Admiral Verma said due to spread in area of operations of pirates closer to India's island territories, the country had to increase its deployment in the anti-piracy campaign.

India was "particularly concerned" about the safety of mariners in the Indian Ocean Region (IOR) as it was geographically centred aside the major shipping routes in the region, he said, adding the Navy has deployed its warships in the Gulf of Aden since 2008.

"So far, of the nearly 1800 ships that have been escorted by the Indian Navy in the Gulf of Aden, more than 80 per cent have been flying flags other than Indian," he said.

Verma said that increased deployments in the Arabian Sea have resulted in four pirate mother ships being intercepted by the Indian Navy and Coast Guard earlier this year.

"Consequently, there has been a reduction of piracy incidents in the area, and we intend to maintain this posture to assure international shipping," he said.

The Navy chief said that international efforts towards combating piracy would benefit if there were fewer disparate task forces and independent naval operations.

"India's relative autonomy of efforts towards combating piracy off Somalia can be traced to its preference for a UN mandated operations which we believe if adopted would holistically enhance the efficacy of operations," he said.

He said the measure of using armed guards is increasingly gaining preference but the maritime community has to be cautious of cases of mistaken identity as there have been cases near Indian coastline where regular fishermen have been mistaken as pirates.

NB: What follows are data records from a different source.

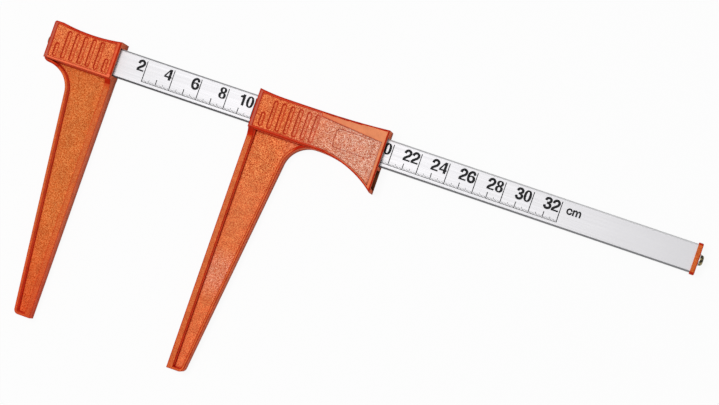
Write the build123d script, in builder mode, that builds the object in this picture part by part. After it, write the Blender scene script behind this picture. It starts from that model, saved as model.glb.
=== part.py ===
from build123d import *
import os

# Tree caliper. Millimetres. The origin is on the fixed jaw's measuring face, where its leg leaves the head,
# at mid depth: x runs along the beam from the scale's zero, y up from the legs' roots to the beam, and
# z out of the printed face. The caliper lies on the backs of its two heads.

os.makedirs("parts", exist_ok=True)

# Beam: a flat drawn tube
beam_width = 20.0
beam_depth = 9.0
beam_wall = 1.4
beam_corner = 1.3
beam_reach = 414.5          # from the scale's zero to the tube's right-hand end
beam_y = 12.5               # centreline of the beam above the legs' roots

# Printed scale, marked every millimetre
mark_pitch = 1.0
scale_first = 20.0
scale_last = 320.0
ink = 0.05
line_width = 0.6
fine_width = 0.3
base_drop = 7.2             # base line below the beam's centreline
long_mark = 14.7            # every second centimetre
centimetre_mark = 4.6
half_mark = 2.5
fine_mark = 1.5

# Legs of the jaws
jaw_opening = 101.3         # reading at which the caliper is laid down
leg_length = 173.4
leg_root_width = 31.4
leg_tip_width = 11.8
leg_front = 3.5             # fronts of the flanges, in front of mid depth
leg_tip_back = 8.0          # their backs behind it, at the tip; at the root they meet the head's back
gusset = 5.0                # length over which the leg deepens to meet the head
gusset_radius = 6.0
root_lap = 2.0              # how far a leg runs up into the floor of its head
heel_radius = 18.6
toe_radius = 3.5
measuring_rim = 4.3
outer_rim = 2.0
web = 2.6
web_middle = -3.5
rim_round = 0.7

# Heads
head_depth = 24.0
head_wall = 3.0
head_round = 1.4
head_corner = 1.5
panel_rim = 1.6             # smooth edge round the grained panel on each face of a head
panel_depth = 0.5
mouth_rim = 2.8             # the same at a head's ends
fixed_head_length = 49.5
end_wall = 5.0              # closed left end of the fixed head, behind the beam's end
fixed_head_top = 26.5
fixed_head_waist = 24.6
fixed_head_land = 6.5       # flat stretch at the left end of the fixed head's top
fixed_heel = 2.0            # flange that runs on under the fixed head
heel_corner = 3.0
saddle_length = 7.0         # the two ribs inside the fixed head that grip the beam
sliding_head_length = 93.5
sliding_left_top = 27.2
sliding_waist = 25.8
sliding_waist_start = 20.0
sliding_waist_end = 46.0
sliding_right_top = 27.9
sliding_heel = 0.4
flare_start = 49.0
flare_drop = 16.6
flare_wall = 2.5
floor_web = 2.2             # floor of the sleeve, over the hollow of the flare
panel_fall = 18.4           # top of the panel at the right-hand end, where a smooth wedge lies above it
field_length = 27.0         # plain oblong field in the panel
field_height = 13.2
field_bottom = 4.9
field_corner = 2.5
field_depth = 0.3
field_middle = 72.7         # from the sliding measuring face

# Grip slots sunk in both faces of each head, a row of long ones with a short one at its end
grip_count = 7
grip_pitch = 6.05
grip_width = 2.7
grip_depth = 0.8
grip_bottom = 2.5
grip_top = 22.2
short_grip_top = 12.2
fixed_grip_inset = 6.3      # from the measuring face to the middle of the nearest slot
sliding_grip_inset = 7.75

# Clearances
slide_gap = 0.3             # beam's edges to the sleeve
pad_gap = 0.15              # beam's faces to the slide pads
pin_gap = 0.05              # pins and screws in their holes, on the radius
seat_gap = 0.1              # a loose piece in its pocket

# Slide pads, springs and adjusting screws
pad_length = 16.0
pad_inset = 9.0             # from each mouth of the sleeve to its pads
fence = 1.6                 # walls that hold a pad endways
fence_height = 1.9
back_pad_thickness = 2.4
spring_length = 14.0
spring_width = 6.0
spring_thickness = 0.4
adjuster_radius = 2.5
adjuster_reach = 0.5        # how far an adjusting screw stands into the sleeve
adjuster_sink = 0.3         # its slotted end below the panel
adjuster_boss = 4.4
slot_width = 1.0
slot_depth = 0.9

# Fasteners
screw_radius = 2.0
screw_head_radius = 3.7
screw_head_height = 2.4
screw_length = 14.0
washer_radius = 4.2
washer_thickness = 0.6
pin_radius = 1.5
right_pin_inset = 9.3       # from the measuring face, between two grip slots
left_pin_inset = 11.0       # from the beam's left end, between two grip slots
pin_spread = 5.5            # pins above and below the beam's centreline
pin_sink = 0.4              # their ends below the back panel
pin_bite = 2.0              # and how far they run on past the beam
plug_length = 16.0

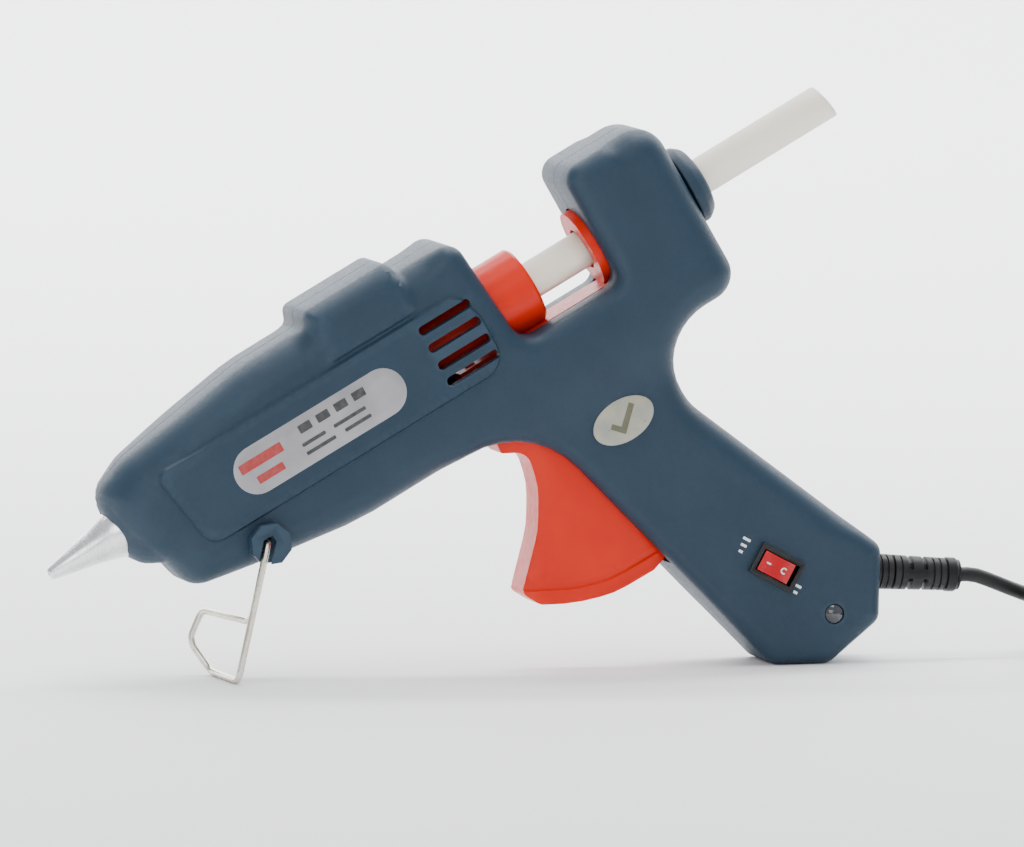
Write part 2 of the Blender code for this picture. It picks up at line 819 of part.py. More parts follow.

"In this cycle of 'cause-effect-cause', there is a real danger of innocent casualties on account of mistaken identities. We have therefore issued advisories on this aspect," he said.

Admiral Verma said naval forces have been facing a major dilemma about apprehending pirates at sea, due to inadequate or ineffective legal mechanisms to prosecute them.

"It is estimated that 9 out of 10 apprehended pirates benefit from the 'catch and release' policy followed by most navies. In India also, we are presently faced with the challenge of prosecuting over a hundred apprehended pirates," he said.

The Navy chief said, "We have moved to make new and effective domestic laws, and we hope to have these in place... if we can share experiences in this regard, it will be a positive step in our collective fight against piracy."

He said to minimise possibility of situational escalation, the Navy has resorted to a unique measure of using their ship's life rafts.

"Once the mother ship has been forced to stop, the pirates and crew are made to leave the mother ship and get on the life rafts released by the naval ship. This ensures that the pirates cannot carry arms; after which, they can be brought onboard for further investigation," he said.

Verma suggested that the shipping community could consider installation of mechanisms to disable their engines once it becomes evident that pirates are succeeding in gaining control.

"This may discourage their attempts to commandeer the vessel with of course the attended risk of force escalation by the pirates on account of their frustrations," he said.